4. Minimal resource utilization

This principle focuses on developing software that uses the minimal amount of resources necessary for functionality. It advocates for code optimization, the use of energy-efficient coding practices, and the reduction of dependencies on external libraries and frameworks that may increase the overall resource footprint of the software.

5. Dematerialization

Dematerialization refers to the reduction of physical resources required through digital solutions. By replacing physical processes or products with digital ones, software development can contribute to significant reductions in resource use and waste production. Examples include digital documents over printed materials and online events instead of physical ones.

6. Inclusivity and accessibility

Ensuring software is accessible to as wide a range of users as possible extends its utility and prevents the need for multiple versions of similar software to cater to different needs. This inclusivity supports sustainability by maximizing the impact and lifespan of software products.

7. Renewable Practices

Renewable practices in software development include using hosting services powered by renewable energy, recycling or repurposing hardware, and encouraging the digital recycling of software components through open-source contributions.
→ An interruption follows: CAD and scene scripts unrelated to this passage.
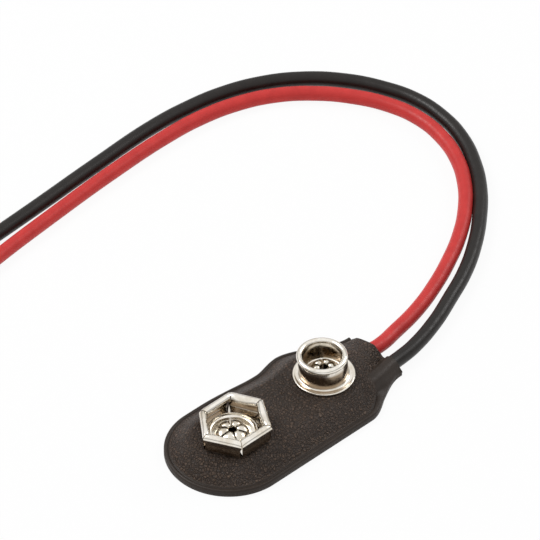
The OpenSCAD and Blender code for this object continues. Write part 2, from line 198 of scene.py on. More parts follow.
black_route = [
    (8.3, -3.45, 1), (11, -3.0, 0.7), (13.6, -2.4, 0.28), (15.4, -2.2, 0.08), (17, -1.98, 0), (21, -0.88, 0),
    (25, 0.8, 0), (28.8, 2.6, 0), (32.4, 4.9, 0), (35.8, 7.7, 0), (38.8, 10.8, 0),
    (41.1, 14.1, 0), (42.8, 17.7, 0), (43.6, 21.6, 0), (43.4, 25.5, 0), (42.1, 29.2, 0),
    (39.8, 33, 0), (36.7, 36.2, 0), (33, 38.6, 0), (28.8, 40.2, 0), (24.5, 41, 0),
    (20.1, 41.3, 0), (11.3, 40.9, 0), (2.5, 40.3, 0), (-6.3, 39.8, 0), (-15, 39.4, 0),
    (-23.6, 38.7, 0), (-32.1, 37.5, 0), (-40.4, 35.6, 0), (-47.5, 33.4, 0)]


def raised_route(route):
    bench = LEAD_D / 2
    return [Vector((x, y, bench + lifted * (LEAD_INSIDE_Z - bench))) * MM for x, y, lifted in route]


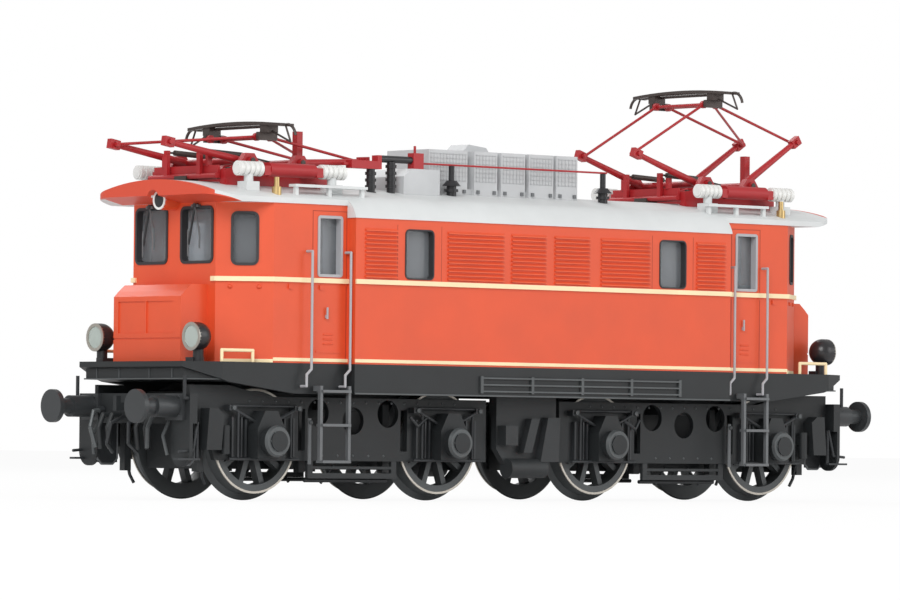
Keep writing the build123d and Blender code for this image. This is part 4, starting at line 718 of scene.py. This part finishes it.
def pantograph_base(middle, tail):
    """Springs, nuts, lifting cylinder, feet, posts and cross pipe on one pantograph base."""
    dark = Piece("panto_springs", HEAD_DARK)
    red = Piece("panto_feet", PANTO_RED)
    post_x = middle + SPRING_POST_X
    for side in (-1, 1):
        y = side * SPRING_Y
        near, far = middle - 9.2, middle - 2.6
        dark.rod((near, y, SPRING_Z), (far, y, SPRING_Z - 0.3), 0.42, 12)
        dark.rod((post_x, y, SPRING_Z), (near, y, SPRING_Z), 0.16, 8)
        dark.rod((far, y, SPRING_Z - 0.3), (middle + 2.6, y, SPRING_Z - 1.1), 0.16, 8)
        red.block(post_x - 0.3, post_x + 0.3, y - 0.4, y + 0.4, 47.6, SPRING_Z + 0.3)
        for x in (middle - FRAME_FOOT_X, middle + FRAME_FOOT_X):
            red.block(x - 0.9, x + 0.9, side * FRAME_FOOT_Y[0], side * FRAME_FOOT_Y[1], 46.3, 47.2)
            bolt_y = side * middle_of(FRAME_FOOT_Y)
            dark.rod((x, bolt_y, 48.75), (x, bolt_y, 49.1), 0.4, 6)
        for x in (middle - BASE_PIN_X, middle + BASE_PIN_X):
            dark.rod((x, side * 8.2, BASE_PIN_Z), (x, side * 9.35, BASE_PIN_Z), 0.45, 6)
        red.rod((post_x, side * 3.5, CROSS_PIPE_Z), (post_x, side * 8.0, CROSS_PIPE_Z), 0.4, 10)
    red.block(middle - 10.1, middle - 9.7, -7.6, 7.6, 47.4, 49.4)
    for y in (-5.2, 5.2):
        red.block(middle - 10.3, middle - 9.5, y - 0.3, y + 0.3, 49.3, 51.0)
    dark.rod((middle - 7.6, 0, CYLINDER_Z), (middle - 4.4, 0, CYLINDER_Z), 0.95, 20)
    dark.block(middle - 11.2, middle - 8.8, -1.4, 1.4, 47.1, 47.9)
    red.rod((middle - 4.4, 0, CYLINDER_Z), (middle - 1.0, 0, CYLINDER_Z + 1.0), 0.3, 10)
    red.rod((post_x, -3.5, CROSS_PIPE_Z), (post_x, 3.5, CROSS_PIPE_Z), 0.4, 10)
    dark.ride(tail=tail)
    red.ride(tail=tail)


window_frames()
sill_band_ends()
wiper_arms()
wall_trim()
louvre_highlights()
lamp_trim()
resistor_trim()
for turn, tail in ((None, "_a"), (TURN, "_b")):
    bogie_details(turn, tail)
    end_details(turn, tail)
wheel_trim()
platform_trim()
for middle, tail in zip(PANTO_X, ("_a", "_b")):
    pantograph_base(middle, tail)


# Studio and camera

FLOOR_REACH = 4.0
FLOOR_GLOW = 0.93
SURROUND_LIGHT = 0.55
SURROUND_SEEN = 1.0
AIM = Vector((0, 0, 0.03))

# Name, place and diameter in metres, and power in watts
LAMPS = (
    ("key", (-0.62, -0.50, 0.50), 0.50, 4.4),
    ("fill", (0.45, -0.65, 0.25), 0.50, 1.2),
    ("back", (0.10, 0.60, 0.55), 0.50, 2.2),
)

# Camera of the photograph, solved from the buffers, wheels and roof corners: place, then angles in radians
CAMERA_PLACE = (-588.879, -671.888, 8.234)
HEADING = 0.71529
PITCH = 0.02535
ROLL = 0.00985
FOCAL_PX = 5777.4
PHOTO_WIDTH_PX = 900
SENSOR_WIDTH_MM = 36.0


def studio_floor():
    """Pale floor that the camera sees almost white."""
    floor = bpy.data.meshes.new("floor")
    corners = [(x * FLOOR_REACH, y * FLOOR_REACH, 0) for x, y in ((-1, -1), (1, -1), (1, 1), (-1, 1))]
    floor.from_pydata(corners, [], [(0, 1, 2, 3)])
    ground = bpy.data.objects.new("floor", floor)
    bpy.context.scene.collection.objects.link(ground)
    pale = finish("floor_white", (0.86, 0.86, 0.86), 0.8, mottle=0.01, bump=0.0)
    nodes, links = pale.node_tree.nodes, pale.node_tree.links
    glow = nodes.new("ShaderNodeEmission")
    seen = nodes.new("ShaderNodeMath")
    seen.operation = "MULTIPLY"
    seen.inputs[1].default_value = FLOOR_GLOW
    links.new(nodes.new("ShaderNodeLightPath").outputs["Is Camera Ray"], seen.inputs[0])
    both = nodes.new("ShaderNodeMixShader")
    links.new(seen.outputs["Value"], both.inputs[0])
    links.new(nodes["Principled BSDF"].outputs["BSDF"], both.inputs[1])
    links.new(glow.outputs["Emission"], both.inputs[2])
    links.new(both.outputs["Shader"], nodes["Material Output"].inputs["Surface"])
    floor.materials.append(pale)


def surround():
    """White surround, softer as a light than as the camera sees it."""
    world = bpy.data.worlds.new("surround")
    bpy.context.scene.world = world
    world.use_nodes = True
    nodes, links = world.node_tree.nodes, world.node_tree.links
    back = nodes["Background"]
    back.inputs["Color"].default_value = (1, 1, 1, 1)
    ray = nodes.new("ShaderNodeLightPath")
    seen = nodes.new("ShaderNodeMath")
    seen.operation = "MAXIMUM"
    links.new(ray.outputs["Is Camera Ray"], seen.inputs[0])
    links.new(ray.outputs["Is Transmission Ray"], seen.inputs[1])
    level = nodes.new("ShaderNodeMapRange")
    level.inputs["To Min"].default_value = SURROUND_LIGHT
    level.inputs["To Max"].default_value = SURROUND_SEEN
    links.new(seen.outputs["Value"], level.inputs["Value"])
    links.new(level.outputs["Result"], back.inputs["Strength"])


def studio_lamps():
    """Soft round lamps aimed at the middle of the model."""
    for name, place, size, power in LAMPS:
        light = bpy.data.lights.new(name, "AREA")
        light.shape = "DISK"
        light.size = size
        light.energy = power
        lamp = bpy.data.objects.new(name, light)
        lamp.location = place
        lamp.rotation_mode = "QUATERNION"
        lamp.rotation_quaternion = (AIM - Vector(place)).to_track_quat("-Z", "Y")
        bpy.context.scene.collection.objects.link(lamp)


def photo_camera():
    """Camera of the photograph."""
    level = math.cos(PITCH)
    look = Vector((math.sin(HEADING) * level, math.cos(HEADING) * level, math.sin(PITCH)))
    right = Vector((math.cos(HEADING), -math.sin(HEADING), 0))
    up = right.cross(look)
    right_rolled = right * math.cos(ROLL) + up * math.sin(ROLL)
    up_rolled = up * math.cos(ROLL) - right * math.sin(ROLL)
    data = bpy.data.cameras.new("camera")
    data.sensor_width = SENSOR_WIDTH_MM
    data.lens = FOCAL_PX / PHOTO_WIDTH_PX * data.sensor_width
    data.clip_start = 0.05
    data.clip_end = 20.0
    camera = bpy.data.objects.new("camera", data)
    turn = Matrix((right_rolled, up_rolled, -look)).transposed()
    camera.matrix_world = Matrix.Translation(Vector(CAMERA_PLACE) * MM) @ turn.to_4x4()
    bpy.context.scene.collection.objects.link(camera)
    bpy.context.scene.camera = camera


studio_floor()
surround()
studio_lamps()
photo_camera()
bpy.context.scene.view_settings.view_transform = "Standard"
8. Ethical Use and Fair Trade

Sustainable software development also encompasses ethical considerations, including fair trade practices in the procurement of hardware and ensuring software does not contribute to harmful practices. This principle is about making ethical choices that support sustainability goals globally.

The collective effort

The journey towards sustainable software development is a collective effort, which requires a paradigm shift in how we design, develop, deploy, and use software with the crucial impact of education and awareness. It’s a shared responsibility that offers a path toward mitigating the tech industry’s environmental impact while opening up new avenues for innovation and competitive advantage. By embracing sustainable practices, developers, companies, and consumers can contribute to a more equitable, zero waste digital future.